#### To do:
Restate word for word the lines of the records below, starting at the line that contains "for place_name, depth" and ending at the line that contains "obj.parent = empty", with both of those lines included and nothing else.
==== Available data ====
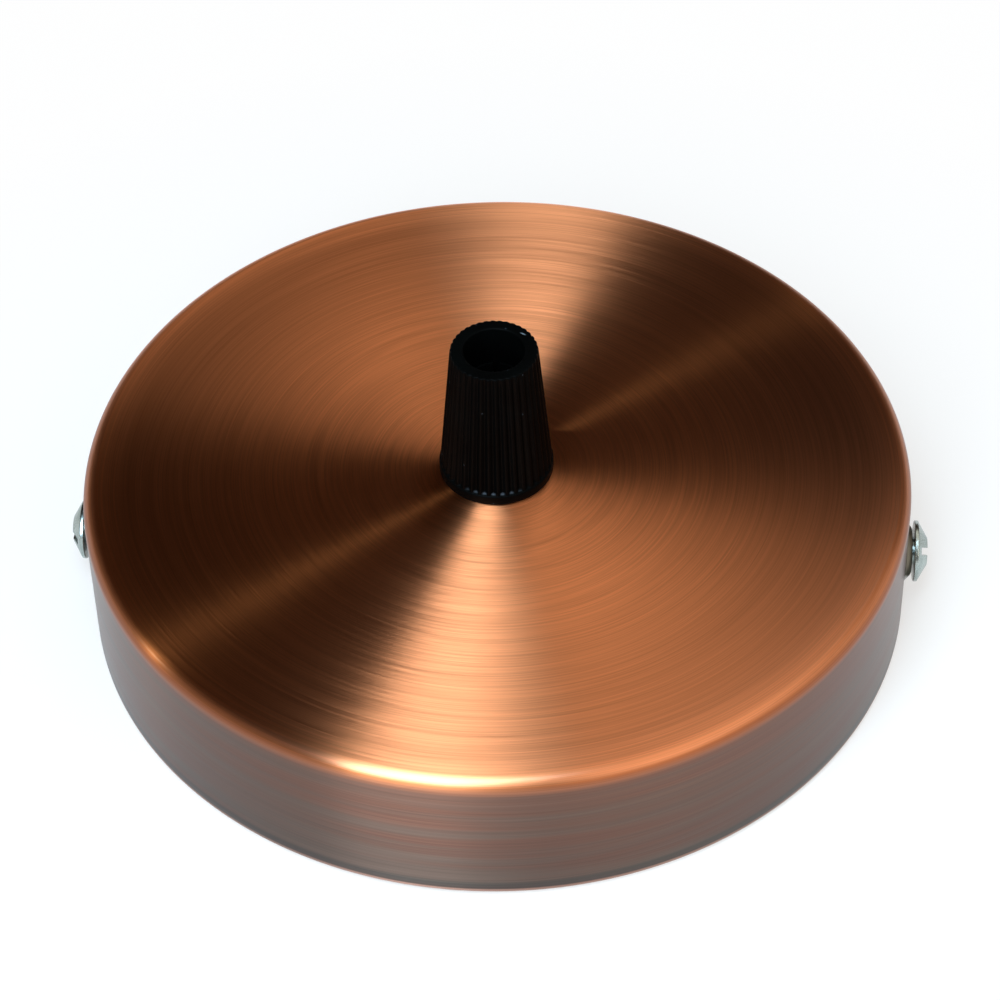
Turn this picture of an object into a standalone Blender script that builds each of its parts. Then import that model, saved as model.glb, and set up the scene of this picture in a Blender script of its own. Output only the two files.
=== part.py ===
"""Ceiling canopy of a pendant light.

A shallow drawn steel cup stands mouth down on its rim, as it does on a bench. Its floor, now on top,
carries a plastic cord grip: a threaded nipple, a split clamping ring and a fluted tapered cap. Under
the floor a toothed washer and a hex nut hold the nipple. Inside the mouth lies the crossbar that is
screwed to the ceiling, and two slotted screws through dimples in the wall fasten the cup to it.

Metres. +Z runs up through the cord grip, X runs along the two side screws, and the origin is the
centre of the plane of the mouth.
"""
from math import atan2, cos, pi, radians, sin, sqrt

import bmesh
import bpy
from mathutils import Matrix, Vector

# Clearance between pieces that touch or screw together
FIT_GAP = 0.0003

# Cup, drawn from sheet
CUP_DIAMETER = 0.120
CUP_HEIGHT = 0.0233
SHEET = 0.0008
CUP_CORNER_INSIDE_RADIUS = 0.0012
RIM_TURN_INSIDE_RADIUS = 0.0002
RIM_LIP_WIDTH = 0.0010
CUP_SIDES = 96
DIMPLE_SIDES = 32

# Side screws, and the dimples pressed outwards round their holes
SIDE_SCREW_HEIGHT = 0.0080
SIDE_SCREW_LENGTH = 0.010
SIDE_SCREW_THREAD_DIAMETER = 0.004
SIDE_SCREW_HEAD_DIAMETER = 0.009
SIDE_SCREW_HEAD_HEIGHT = 0.0020
SLOT_TURN_RIGHT = 30.0
SLOT_TURN_LEFT = 13.0
DIMPLE_HEIGHT = 0.0009
DIMPLE_BASE_DIAMETER = 0.0094
DIMPLE_SEAT_DIAMETER = 0.0064
# How far a dimple's foot reaches inside the wall's outermost line, so that it meets the round wall
DIMPLE_ROOT = 0.0002

# Screw heads
HEAD_EDGE = 0.00035
HEAD_SLOT_WIDTH = 0.0011
HEAD_SLOT_DEPTH = 0.0010
DOME_STEPS = 5
SCREW_SIDES = 32

# Cord grip cap
CAP_HEIGHT = 0.0231
CAP_BASE_DIAMETER = 0.0165
CAP_TOP_DIAMETER = 0.0125
CAP_MOUTH_DIAMETER = 0.0087
CAP_MOUTH_DEPTH = 0.0061
CAP_CONE_LENGTH = 0.0055
CAP_COLLAR_HEIGHT = 0.0017
CAP_EDGE = 0.0002
FLUTES = 38
# The flutes taper less than the cap, so they are deeper at its foot
FLUTE_FOOT_DEPTH = 0.00045
FLUTE_TOP_DEPTH = 0.00028
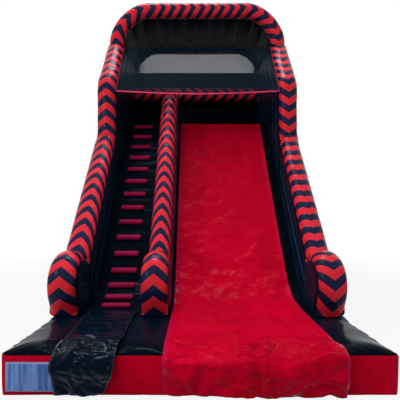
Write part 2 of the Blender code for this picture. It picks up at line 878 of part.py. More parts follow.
def make_anchor(name, side, depth, webbing, metal):
    """side is -1 for the left face of the base and 1 for the right one."""
    pivot_out = ANCHOR_PATCH_THICKNESS + LOOP_RADIUS
    pivot = place(depth, ANCHOR_PIVOT, side * (HALF + GAP + pivot_out))
    along = Vector((0, 1, 0))
    half_loop = LOOP_WIDTH / 2

    bm = bmesh.new()
    face_near = side * (HALF + GAP)
    face_far = face_near + side * (ANCHOR_PATCH_THICKNESS + LOOP_BEDDING)
    low_z = ANCHOR_PIVOT - LOOP_RADIUS
    half_patch = ANCHOR_PATCH_WIDTH / 2
    patch_top = low_z + ANCHOR_PATCH_HEIGHT
    box(
        bm,
        place(depth - half_patch, low_z, min(face_near, face_far)),
        place(depth + half_patch, patch_top, max(face_near, face_far)),
    )
    patch = finish(f"anchor_{name}_patch", bm, webbing)
    bm = bmesh.new()
    rod(bm, LOOP_RADIUS, pivot - along * half_loop, pivot + along * half_loop, LOOP_SIDES)
    loop = cutter(f"anchor_{name}_loop", bm, webbing)
    combine(patch, loop, "UNION")
    bm = bmesh.new()
    eye = (RING_WIRE + RING_CLEARANCE) / math.cos(math.pi / LOOP_SIDES)
    rod(bm, eye, pivot - along * LOOP_WIDTH, pivot + along * LOOP_WIDTH, LOOP_SIDES)
    hole = cutter(f"anchor_{name}_hole", bm, webbing)
    combine(patch, hole, "DIFFERENCE")

    half = RING_WIDTH / 2
    points = [pivot + along * (half - RING_WIRE)]
    for i in range(RING_SIDES + 1):
        turn = math.pi * i / RING_SIDES
        sideways = along * (math.cos(turn) * half)
        down = Vector((0, 0, -RING_WIRE - math.sin(turn) * RING_DROP))
        points.append(pivot + sideways + down)
    points.append(pivot - along * (half - RING_WIRE))
    tube(f"anchor_{name}_ring", points, RING_WIRE, metal, resolution=2, closed=True)


def main():
    clear_scene()
    materials = {
        "red": make_material("red_vinyl", (0.45, 0.005, 0.02), 0.30),
        "black": make_material("black_vinyl", (0.006, 0.008, 0.014), 0.22),
        "chevron": make_material("chevron_vinyl", (0.70, 0.03, 0.035), 0.28),
        "step": make_material("crimson_vinyl", (0.30, 0.01, 0.05), 0.35),
        "sheet": make_material("slide_sheet_vinyl", (0.50, 0.004, 0.02), 0.25),
        "net": make_material("net_cord", (0.01, 0.012, 0.02), 0.70),
        "binding": make_material("red_binding", (0.50, 0.02, 0.05), 0.55),
        "patch": make_material("pale_patch", (0.27, 0.31, 0.48), 0.40),
        "webbing": make_material("black_webbing", (0.01, 0.01, 0.012), 0.75),
        "metal": make_material("zinc_steel", (0.60, 0.61, 0.63), 0.35, 1.0),
    }
    red = materials["red"]
    black = materials["black"]
    chevron = materials["chevron"]

    up = Vector((0, 0, 1))
    back = Vector((0, 1, 0))
    wall_centre = HALF - WALL / 2
    slope_centre = SCROLL_END + SLOPE_LENGTH / 2
    tower_centre = POST_DEPTH + TOWER_LENGTH / 2
    rear_centre = LENGTH - WALL / 2

    def floor_port(name, depth, across):
        return air_port(name, place(depth, BASE_HEIGHT, across), up, red)

    slope_ports = [
        floor_port("port_left_slope", slope_centre, -wall_centre),
        floor_port("port_right_slope", slope_centre, wall_centre),
    ]
    tower_ports = [
        floor_port("port_left_tower", tower_centre, -wall_centre),
        floor_port("port_right_tower", tower_centre, wall_centre),
    ]
    divider_port = floor_port("port_divider", slope_centre, DIVIDER_CENTRE)
    rear_port = floor_port("port_rear", rear_centre, 0.0)
    deck_port = air_port(
        "port_deck",
        place(REAR_INNER, DECK_HEIGHT - DECK_THICKNESS / 2, 0.0),
        back,
        red,
    )

    sleeve_bore = make_sleeve(black, materials["webbing"], materials["metal"])
    base_ports = slope_ports + tower_ports + [divider_port, rear_port, sleeve_bore]
    make_base(materials, base_ports)

    for i, (side_name, side) in enumerate((("left", -1), ("right", 1))):
        low = min(side * HALF, side * INNER)
        high = max(side * HALF, side * INNER)
        make_scroll(f"{side_name}_scroll", side * wall_centre, SCROLL_WIDTH, chevron)
        make_slope_wall(f"{side_name}_slope_wall", low, high, black, [slope_ports[i]])
        make_tower_wall(f"{side_name}_tower_wall", low, high, black, [tower_ports[i]])
        make_zip(
            side_name,
            side * ZIP_SHIFT,
            materials["webbing"],
            materials["metal"],
            black,
        )
        for place_name, depth in zip(("front", "middle", "rear"), ANCHOR_DEPTHS):
            make_anchor(
                f"{side_name}_{place_name}",
                side,
                depth,
                materials["webbing"],
                materials["metal"],
            )

    make_scroll("divider_scroll", DIVIDER_CENTRE, DIVIDER_SCROLL_WIDTH, chevron)
    make_divider(black, [divider_port])
    make_rear_wall(black, [rear_port, deck_port])
    make_deck(black, [deck_port])
    make_bed("slide_bed", DIVIDER_HIGH + DIVIDER_BULGE, INNER - SIDE_BULGE, red)
    make_bed("climbing_bed", SIDE_BULGE - INNER, DIVIDER_LOW - DIVIDER_BULGE, black)
    for number in range(STEP_COUNT):
        make_step(number, materials["step"])

    make_arch("front_arch", FRONT_ARCH_DEPTH, chevron)
    make_arch("rear_arch", REAR_ARCH_DEPTH, chevron)
    make_roof(black)
    make_cross_tube(chevron)

    net("front_net", front_net_point, NET_COLUMNS, NET_ROWS, materials["net"])
    edge_binding("front_net_lower_binding", 0.0, -1, materials["binding"])
    edge_binding("front_net_upper_binding", 1.0, 1, materials["binding"])
    net("window_net", window_point, WINDOW_COLUMNS, WINDOW_ROWS, materials["net"])

    make_slide_sheet(materials["sheet"])
    make_climbing_mat(black)
    make_sign_patch(materials["patch"])


main()
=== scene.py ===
# %% [markdown]
# # An inflatable slide, dressed
#
# The real object is a land slide sewn from PVC-coated fabric and kept up by a blower: a
# base mattress, walls and hoops of air, a vinyl sliding sheet and nets. Its frame, with
# every piece at its real place, is loaded first, and each cell then makes one skin or
# finish over it. X runs across the slide, +Y to its rear, Z up, and all sizes are metres.

# %% Load the frame
import math

import bmesh
import bpy
import numpy as np
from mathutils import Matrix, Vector


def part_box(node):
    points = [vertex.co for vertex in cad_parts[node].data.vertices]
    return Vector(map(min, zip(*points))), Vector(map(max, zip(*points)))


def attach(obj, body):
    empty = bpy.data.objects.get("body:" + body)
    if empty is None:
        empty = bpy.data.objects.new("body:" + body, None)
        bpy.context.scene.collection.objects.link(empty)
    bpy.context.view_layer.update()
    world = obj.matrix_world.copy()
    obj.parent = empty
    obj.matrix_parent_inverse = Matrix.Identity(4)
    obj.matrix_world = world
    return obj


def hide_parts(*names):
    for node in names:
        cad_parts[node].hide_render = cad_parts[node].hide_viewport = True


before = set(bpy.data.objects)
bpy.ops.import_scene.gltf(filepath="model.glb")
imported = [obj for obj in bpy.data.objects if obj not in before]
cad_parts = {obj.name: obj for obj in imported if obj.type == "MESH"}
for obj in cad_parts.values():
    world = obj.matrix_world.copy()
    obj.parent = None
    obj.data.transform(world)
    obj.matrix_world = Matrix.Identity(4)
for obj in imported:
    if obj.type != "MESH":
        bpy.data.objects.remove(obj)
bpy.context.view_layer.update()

# %% [markdown]
# ## Measures taken from the frame
#
# A skin has to lie where its chamber is, so the main lines are read from the boxes of the
# chambers and not typed in. Only what a box can't tell, such as the height where a wall
# starts to lean, is written down here.

# %% Main lines
base_low, base_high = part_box("base")
slope_low, slope_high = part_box("left_slope_wall")
tower_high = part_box("left_tower_wall")[1]
scroll_low, scroll_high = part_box("left_scroll")
FRONT, REAR = base_low.y, base_high.y
FLOOR_TOP = base_high.z
HALF = base_high.x
WALL = slope_high.x - slope_low.x
INNER = HALF - WALL
SLOPE_FOOT, POST = slope_low.y, slope_high.y
SLOPE_START, SLOPE_END = 1.18, slope_high.z
POST_TOP = 4.19
HOOD_FOOT = tower_high.z
TUBE = 0.152
LEAN_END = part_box("front_arch")[0].y
WALL_MIDDLE = HALF - WALL / 2
print("slope wall:", SLOPE_FOOT, POST, SLOPE_END, "tower:", HOOD_FOOT, "lean ends at", LEAN_END)

# %% [markdown]
# ## The camera
#
# The picture was taken level, at eye height, a few paces before the slide, with a wide
# lens. A level camera keeps upright lines upright; the small shifts only slide the frame
# over the picture plane, as a view camera does.

# %% Place the camera
EYE_HEIGHT = 1.635
EYE_BEFORE_FRONT = 3.716
EYE_ACROSS = -0.0475


def add_object(name, data):
    """Puts a mesh, a camera or a lamp into the scene."""
    obj = bpy.data.objects.new(name, data)
    bpy.context.scene.collection.objects.link(obj)
    return obj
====
#### Result of this task:
        for place_name, depth in zip(("front", "middle", "rear"), ANCHOR_DEPTHS):
            make_anchor(
                f"{side_name}_{place_name}",
                side,
                depth,
                materials["webbing"],
                materials["metal"],
            )

    make_scroll("divider_scroll", DIVIDER_CENTRE, DIVIDER_SCROLL_WIDTH, chevron)
    make_divider(black, [divider_port])
    make_rear_wall(black, [rear_port, deck_port])
    make_deck(black, [deck_port])
    make_bed("slide_bed", DIVIDER_HIGH + DIVIDER_BULGE, INNER - SIDE_BULGE, red)
    make_bed("climbing_bed", SIDE_BULGE - INNER, DIVIDER_LOW - DIVIDER_BULGE, black)
    for number in range(STEP_COUNT):
        make_step(number, materials["step"])

    make_arch("front_arch", FRONT_ARCH_DEPTH, chevron)
    make_arch("rear_arch", REAR_ARCH_DEPTH, chevron)
    make_roof(black)
    make_cross_tube(chevron)

    net("front_net", front_net_point, NET_COLUMNS, NET_ROWS, materials["net"])
    edge_binding("front_net_lower_binding", 0.0, -1, materials["binding"])
    edge_binding("front_net_upper_binding", 1.0, 1, materials["binding"])
    net("window_net", window_point, WINDOW_COLUMNS, WINDOW_ROWS, materials["net"])

    make_slide_sheet(materials["sheet"])
    make_climbing_mat(black)
    make_sign_patch(materials["patch"])


main()
=== scene.py ===
# %% [markdown]
# # An inflatable slide, dressed
#
# The real object is a land slide sewn from PVC-coated fabric and kept up by a blower: a
# base mattress, walls and hoops of air, a vinyl sliding sheet and nets. Its frame, with
# every piece at its real place, is loaded first, and each cell then makes one skin or
# finish over it. X runs across the slide, +Y to its rear, Z up, and all sizes are metres.

# %% Load the frame
import math

import bmesh
import bpy
import numpy as np
from mathutils import Matrix, Vector


def part_box(node):
    points = [vertex.co for vertex in cad_parts[node].data.vertices]
    return Vector(map(min, zip(*points))), Vector(map(max, zip(*points)))


def attach(obj, body):
    empty = bpy.data.objects.get("body:" + body)
    if empty is None:
        empty = bpy.data.objects.new("body:" + body, None)
        bpy.context.scene.collection.objects.link(empty)
    bpy.context.view_layer.update()
    world = obj.matrix_world.copy()
    obj.parent = empty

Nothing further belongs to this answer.